Obviously Reiner thinks of this as his All the President's Men, and perhaps because it was unavoidable, Harrelson and Marsden -- the Woodward and Bernstein stand-ins -- even evoke Woodward and Bernstein at one point in their discussion of what they're doing. That would make Reiner's character the courageous Ben Bradlee character. (I don't know who it makes Tommy Lee Jones, since I never totally figured out his character's role in the whole thing.)
Let's just say it's a pale, pale imitation of that Alan J. Pakula classic, which I am now evoking for the second straight day on this blog.
I'll start to wrap up here, but I did want to leave with one final look at a narrative choice that doesn't totally work. Even though the movie does largely get wrapped up in analyzing what the politicians said, when -- and they all appear as themselves in archival footage from the time -- it recognizes there needs to be a human face on this, and that human face is a soldier, played by Luke Tennie, who got paralyzed from shrapnel that severed his spinal cord after his convoy ran over an IED in Iraq.

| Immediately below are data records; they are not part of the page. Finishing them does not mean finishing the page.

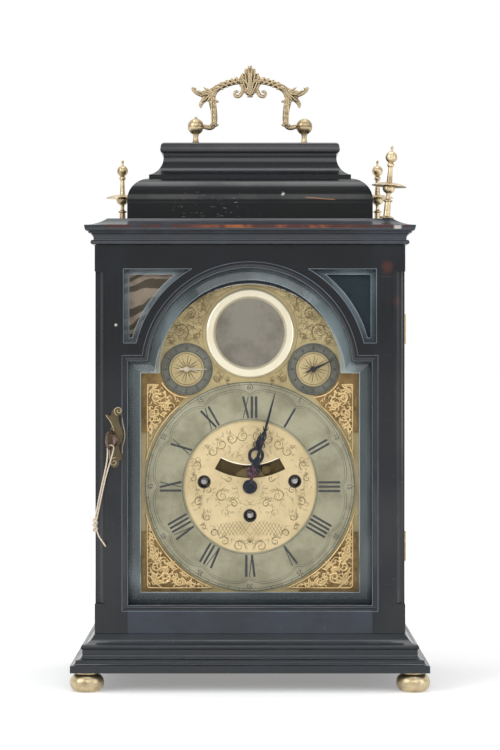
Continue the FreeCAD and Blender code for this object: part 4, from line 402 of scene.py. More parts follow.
def cornice_wear(finish, base):
    """The lip is rubbed through to red-brown wood, brightest right of the middle, with one pale chip."""
    x, _, z = finish.axes()
    broken = finish.noise(110, 4, 0.65)
    lip = finish.within(z, 392.2, 394.9, 0.4)
    rubbed = lip * finish.ease(broken + 0.25 * finish.within(x, -60, 95, 30), 0.46, 0.62)
    bright = finish.within(x, -35, 70, 25) * finish.ease(finish.noise(70, 3), 0.42, 0.6)
    base = finish.mix(rubbed * 0.8, base, (0.085, 0.020, 0.013))
    base = finish.mix(rubbed * bright * 0.85, base, (0.36, 0.11, 0.035))
    chip = finish.within(x, 122, 128, 1) * finish.within(z, 391.4, 394.2, 0.5)
    return finish.mix(chip * 0.8, base, (0.62, 0.58, 0.52))


def caddy_wear(finish, base):
    """White scratches low on the front, a star-shaped nick and a thin orange scratch."""
    x, _, z = finish.axes()
    fine = finish.noise(330, 3, 0.7, (0.4, 1, 2.4))
    marks = finish.ease(fine, 0.62, 0.72) * finish.within(x, -66, -8, 6)
    marks = marks * finish.within(z, 403, 424, 3)
    base = finish.mix(marks * 0.7, base, (0.42, 0.41, 0.39))
    star = finish.reach(x - 28.5, z - 423.5) + 3 * finish.noise(900, 2)
    star = finish.fade(star, 1.6, 3.4)
    base = finish.mix(star, base, (0.7, 0.68, 0.64))
    scratch = finish.line(z - 419.5 + 0.08 * (x - 60), 0.35, 0.25) * finish.within(x, 48, 73, 2)
    return finish.mix(scratch * 0.7, base, (0.45, 0.17, 0.06))


def cap_light_and_wear(finish, base):
    """The moulded edge of the cap is painted paler, for the light it catches, with a red-brown rub along its
    face.
    """
    _, y, z = finish.axes()
    # Painted light: paler from 459.5 mm up.
    base = finish.mix(finish.ease(z, 459.5, 461) * 0.8, base, (0.030, 0.030, 0.034))
    broken = finish.ease(finish.noise(55, 4, 0.6, (1, 1, 6)), 0.46, 0.62)
    rub = broken * finish.within(z, 461, 464.5, 0.8) * finish.fade(y, -60, -50)
    return finish.mix(rub * 0.5, base, (0.13, 0.045, 0.035))


def rail_shade(finish, base):
    """Painted shade: the top rail is made blacker than the bottom one, which keeps a lighter tone for the
    light it catches from below and in front.
    """
    z = finish.axes()[2]
    # Painted shade: darker from 120 mm up.
    return finish.mix(finish.ease(z, 120, 260) * 0.85, base, (0.0065, 0.0068, 0.0072))


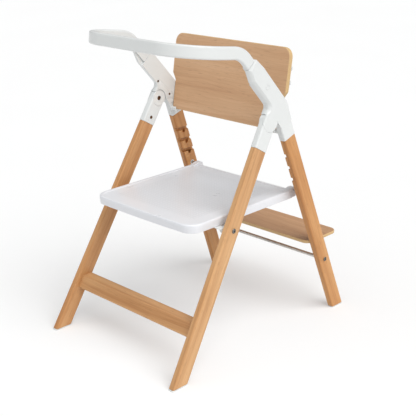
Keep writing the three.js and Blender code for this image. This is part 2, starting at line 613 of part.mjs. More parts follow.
function seatShell() {
  const plate = extrude(seatOutline(0), SEAT_DEPTH, { bevel: 2.8, segments: 8 }).translate(0, 0, seatBottom);
  const pocket = extrude(seatOutline(SEAT.wall), SEAT_DEPTH, { segments: 8 })
    .translate(0, 0, seatBottom - SEAT.wall);
  const ear = sidePlate(roundedOutline([
    [seatPin.y - 34, SEAT_TOP - 4, 0], [seatPin.y - 34, SEAT_TOP - 2, 0],
    [seatPin.y - 8, SEAT_PIN_Z + SEAT.earRadius, 8],
    [seatPin.y + SEAT.earRadius, SEAT_PIN_Z + SEAT.earRadius, 10],
    [seatPin.y + SEAT.earRadius, seatBottom + 1, 8], [seatPin.y - 34, seatBottom + 1, 4]]),
    SEAT.earInner, SEAT_HALF_WIDTH, { bevel: 1.6, segments: 3, bevelSegments: 1 });
  const [ribLow, ribHigh] = [seatBottom + 2, SEAT_TOP - 3];
  const ribs = SEAT.ribs.map((x) => block(x - 1.5, x + 1.5, -205, 178, ribLow, ribHigh));
  const crossRibs = SEAT.crossRibs.map((y) => block(-192, 192, y - 1.5, y + 1.5, ribLow, ribHigh));
  return cut(
    join(cut(plate, pocket), ear, mirrored(ear), ...ribs, ...crossRibs),
    crossPin(seatPin, BORE.seat, SEAT.pinInner, 240),
    crossPin(seatPin, BORE.seat, -240, -SEAT.pinInner));
}
add("seat_shell", whitePlastic(), seatShell());

const pinFace = legFace(SEAT_PIN_Z) - LEG_THICK; // inner face of a rear leg at the seat pin
const bushProud = 0.8;
const seatPinEnd = pinFace - bushProud - 0.7;
addPair("seat_pin", steel, crossPin(seatPin, 4, SEAT.pinInner + GAP, seatPinEnd, 20));
addPair("seat_pin_bush", whitePlastic, cut(
  crossPin(seatPin, 7.2, pinFace - bushProud, pinFace + NOTCH_DEPTH - GAP, 28),
  crossPin(seatPin, 4.8, 200, pinFace + NOTCH_DEPTH - 2)));

const lug = { inner: 203, outer: legFace(SEAT_AXIS_Z + 20) - LEG_THICK - 1.2, radius: 12 };
function seatBracket() {
  const top = seatBottom - GAP;
  const plate = block(150, lug.outer, seatAxis.y - 26, seatAxis.y + 26, top - 2, top);
  const ear = sidePlate(roundedOutline([
    [seatAxis.y - lug.radius, SEAT_AXIS_Z - lug.radius, 10],
    [seatAxis.y + lug.radius, SEAT_AXIS_Z - lug.radius, 10],
    [seatAxis.y + 20, top - 1, 0], [seatAxis.y - 20, top - 1, 0]]), lug.inner, lug.outer, { segments: 4 });
  const nutRoom = crossPin(seatAxis, 10, lug.inner - 12, lug.inner, 24);
  return cut(join(plate, ear), crossPin(seatAxis, 4.4, 190, 230), nutRoom);
}
addPair("seat_bracket", whitePlastic, seatBracket());

// A button-head bolt along X with a hexagon recess, its head on the outside of a leg.
function outerBolt(point, innerX, shankRadius, headRadius) {
  const face = legFace(point.z) + 0.6;
  const shank = crossPin(point, shankRadius, innerX, face + 1, 20);
  const head = crossPin(point, headRadius, face, face + 2.4, 24);
  return cut(join(shank, head), crossPin(point, headRadius * 0.45, face + 0.9, face + 5, 6));
}
addPair("seat_bolt", steel, outerBolt(seatAxis, lug.inner - 9, 3.9, 6.6));
addPair("seat_nut", steel, cut(
  crossPin(seatAxis, 7, lug.inner - 6.5, lug.inner - GAP, 6), crossPin(seatAxis, 4.2, 180, 220)));

// ---------- Footplate and tie rod ----------
const footplateOutline = roundedRect(
  2 * (footplateInner + FOOTPLATE.groove - GAP), FOOTPLATE.depth, FOOTPLATE.corner);
add("footplate", plywood(), extrude(footplateOutline, FOOTPLATE_THICK, { bevel: 1.4, segments: 5 })
  .translate(0, FOOTPLATE.front + FOOTPLATE.depth / 2, FOOTPLATE_TOP - FOOTPLATE_THICK));

const rodEnd = legFace(TIE_ROD_Z) - LEG_THICK - 0.9;
const rod = crossPin(tieRod, 5, -rodEnd, rodEnd, 20);
const thread = crossPin(tieRod, 4, rodEnd - 25, rodEnd + 5, 20);
add("tie_rod", steel(), cut(rod, thread, mirrored(thread)));
addPair("tie_rod_bolt", steel, outerBolt(tieRod, rodEnd - 18, 3.6, 6.2));

export default chair;
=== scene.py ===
import json
from math import asin, atan2, cos, hypot, pi, radians, sin, tan

import bmesh
import bpy
from mathutils import Matrix, Vector


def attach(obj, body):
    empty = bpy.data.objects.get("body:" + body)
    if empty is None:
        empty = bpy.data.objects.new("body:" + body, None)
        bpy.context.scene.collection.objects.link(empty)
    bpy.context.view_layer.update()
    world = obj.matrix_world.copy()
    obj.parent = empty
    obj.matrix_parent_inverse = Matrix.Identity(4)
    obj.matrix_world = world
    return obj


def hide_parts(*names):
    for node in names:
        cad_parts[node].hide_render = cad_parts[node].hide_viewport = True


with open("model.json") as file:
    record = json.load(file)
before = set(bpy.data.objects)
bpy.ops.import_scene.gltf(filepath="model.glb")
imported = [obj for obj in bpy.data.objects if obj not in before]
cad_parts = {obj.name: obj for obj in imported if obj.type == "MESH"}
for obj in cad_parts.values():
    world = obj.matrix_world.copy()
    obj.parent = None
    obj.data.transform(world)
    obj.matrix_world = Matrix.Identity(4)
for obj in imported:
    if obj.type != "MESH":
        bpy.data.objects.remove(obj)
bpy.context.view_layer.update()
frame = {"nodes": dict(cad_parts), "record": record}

# Lengths are in millimetres until a piece is made, and angles in radians.
MM = 0.001
LEFT, RIGHT = 1, -1

# ---------- Dimensions shared with the CAD model ----------
GAP = 0.35
HALF_WIDTH, HALF_DEPTH = 255, 352.8
SPLAY = radians(2.75)
LEG_THICK, LEG_WIDTH, LEG_EDGE = 20, 45, 5
FRONT_LEAN, REAR_LEAN = radians(31.4), radians(19.8)
GLIDE_THICK = 3
PIVOT_Z, HEAD_RADIUS, TONGUE_RADIUS = 617, 23, 27.5
SLEEVE_WALL, FRONT_SLEEVE, REAR_SLEEVE, REAR_SLEEVE_Z = 2.6, 79, 62, 560.5
TENON, TENON_EDGE = 42, 3
HUB_INNER, HUB_OUTER, PLATE_THICK, COVER_THICK, PIVOT_BORE = 204.2, 226.8, 5.6, 3, 4.5
ARM_TILT = radians(42)
RAIL_HEIGHT, RAIL_THICK, RAIL_SLOPE, RAIL_X = 33, 15, radians(7.8), 214.5
RAIL_FRONT_Y, RAIL_FRONT_Z, RAIL_CORNER, RAIL_KNEE = -231.5, 833.5, 110, 70
SEAT_TOP, SEAT_DEPTH, SEAT_HALF_WIDTH = 391.3, 23.5, 195.8
SEAT_FRONT_Y, SEAT_REAR_Y = -219, 183
SEAT_AXIS_Z, SEAT_PIN_Z, NOTCH_RISE, NOTCH_DEPTH, BUSH_BORE = 361, 389, 35.8, 8, 7.6
PANEL_THICK, PANEL_LEAN = 13, radians(9.9)
PANEL_BOTTOM, PANEL_FACE_Y, PANEL_LENGTH = 578, 100.9, 222
PANEL = {"lower": 203.6, "upper": 217, "step_low": 86, "step_high": 106, "corner": 26}
PANEL_FRAME = Matrix.Translation((0, PANEL_FACE_Y, PANEL_BOTTOM)) @ Matrix.Rotation(-PANEL_LEAN, 4, "X")
FOOTPLATE_TOP, FOOTPLATE_THICK, FOOTPLATE_GROOVE = 233, 9, 5
TIE_ROD_Z, ROD_BORE = 168, 4.3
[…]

Because so much time has to be devoted to chasing leads and speaking to sources who are surprisingly (and conveniently, and unbelievably) liberal with how much they reveal to the reporters -- liberal as in generous, not as in progressive -- this soldier can't really get visited with during the narrative. So it's really just a bookend, with the soldier testifying before a committee at the start, and finally, near the end, with us following him through training and into Iraq, where his accident occurs.
I guess maybe I'm just too jaded by the last two Trump administrations these days, but I found myself thinking "Is this all you got? A wounded soldier?"
Indeed it was wrong for the Bush administration to cook up evidence of WMDs that were not there in order to finish the job of removing Hussein from power. Whether it was actually Bush's intention to do right by his father, or whether it was just supervillain-style, moustache-twirling scheming for oil by Dick Cheney, is besides the point.
But through no fault of its own, Shock and Awe ends up feeling quaint if viewed in 2026. It feels like a luxury of a comparatively enlightened society that a phantom war was the only thing we liberals only had on Bush. (I'm sure there were other things, but I'm conveniently not remembering them right now.) By today's standards, George W. Bush was a model president.
As for Reiner himself, I do feel sort of sad knowing that this was his last truly political film that I hadn't yet seen. His staunch liberalism was something I always loved and respected about him, even if it didn't always make for the best movies. Even when he didn't hit the sweet spot between entertainment and politics, I appreciate that his voice was out there and that he was always trying.